É em clima de diálogo e profundo respeito pelas convicções e pela afirmação da fé de cada comunidade que quero saudar os responsáveis e membros de igrejas irmãs e de confissões religiosas diferentes. O diálogo ecuménico e interreligioso e a acção comum em favor da edificação de uma sociedade melhor convidam-nos a unirmos os nossos esforços na defesa da dignidade do homem todo e de todos os homens.
O Papa Francisco aviva a consciência evangélica da Igreja convidando a celebrar o ano jubilar da misericórdia para nos introduzir na experiência maravilhosa da misericórdia e do amor de Deus para cada um de nós, partilhá-la em comunidade e traduzi-la em gestos concretos em favor dos homens e mulheres do nosso tempo.
Sinto dirigido a mim o apelo do Santo Padre quando diz que «precisamos sempre de contemplar o mistério da misericórdia». Porque ela «é fonte de alegria, serenidade e paz». Ela é condição da nossa salvação.
Usando as palavras do Papa Francisco, também gostaria de afirmar nesta hora que «Misericórdia: é a palavra que revela o mistério da Santíssima Trindade; é o acto último e supremo pelo qual Deus vem ao nosso encontro; é a lei fundamental que mora no coração de cada pessoa, quando vê com olhos sinceros o irmão que encontra no caminho da vida; é o caminho que une Deus e o homem, porque nos abre o coração à esperança de sermos amados para sempre, apesar da limitação do nosso pecado» (Cfr. Misericordiae Vultus).
Permitam-me que convide a fazer deste acontecimento a oportunidade em que sentimos o apelo, de maneira ainda mais intensa, «a fixar o olhar na misericórdia, para nos tornarmos nós mesmos sinal eficaz do agir do Pai».
Porque «a arquitrave que suporta a vida da Igreja é a misericórdia», então, «toda a sua acção pastoral deveria estar envolvida pela ternura com que se dirige aos crentes; no anúncio e testemunho que oferece ao mundo, nada pode ser desprovido de misericórdia»(ib.).
Forte é a interpelação que nos é oferecida quando se diz que «a credibilidade da Igreja passa pela estrada do amor misericordioso e compassivo». E, ainda, a Igreja « vive um desejo inexaurível de oferecer misericórdia» (ib.,).

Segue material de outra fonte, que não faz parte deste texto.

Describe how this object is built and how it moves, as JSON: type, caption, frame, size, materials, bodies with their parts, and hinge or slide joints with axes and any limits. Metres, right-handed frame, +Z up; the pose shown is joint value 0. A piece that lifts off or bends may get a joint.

Termino agradecendo a presença do Senhor Núncio Apostólico e peço-lhe que apresente ao Santo Padre a minha admiração e comunhão com ele, agradeço a presença dos Senhores Bispos, do Senhor Vigário Geral, do Senhor Reitor do Seminário, dos Senhores Cónegos, membros do Colégio de consultores e Ouvidores, de Sua Ex.cia o Senhor Representante da Republica, da Ex.ma Senhora de Sua Ex.cia o Senhor Pedro Catarino, do Ex.mo Senhor Dr. Jorge Miranda, de Sua Ex.cia o Senhor Presidente do Governo Regional, de Sua Ex.cia a Senhora Presidente da Assembleia Regional, do Senhor Reitor Magnifico da Universidade dos Açores e demais autoridades académicas, das Exmas Chefias Militares e Forças de Segurança, dos Presbiteros, seminaristas e Diáconos, dos consagrados, dos membros de outras confissões religiosas e de outras comunidades cristãs, dos autarcas, dos homens e mulheres da comunicação social e de todos os fiéis leigos empenhados nas diversas actividades da vida da Igreja.
Dirijo uma palavra de especial reconhecimento e gratidão ao Senhor Dom António Francisco dos Santos, Bispo do Porto, ao Senhor Dom Pio, ao Senhor Vigário Geral da Diocese do Porto, aos sacerdotes e demais diocesanos do Porto que tiveram a amabilidade de se deslocarem até Angra para participarem nesta celebração. Uma palavra de muita gratidão pela presença dos meus familiares.
Peço a vossa oração por mim e pelo meu ministério e contai a minha oração por todos vós.
Eis-me humilde lavrador da messe do Senhor.
Dirijo-me a São Salvador do Mundo para que me abençoe e abençoe todos os açorianos e imploro a intercessão do Beato João Baptista Machado para que seja dócil à missão que Jesus Cristo me pede nesta amada diocese de Angra.
Volto-me para Nossa Senhora Mãe da divina misericórdia, Mãe e Rainha dos Açores que, em breve percorrerá a nossa diocese na imagem da Virgem peregrina, para que me acolha no seu regaço e me ensine a dizer na vida o sim forte e generoso capaz de transformar a face da terra.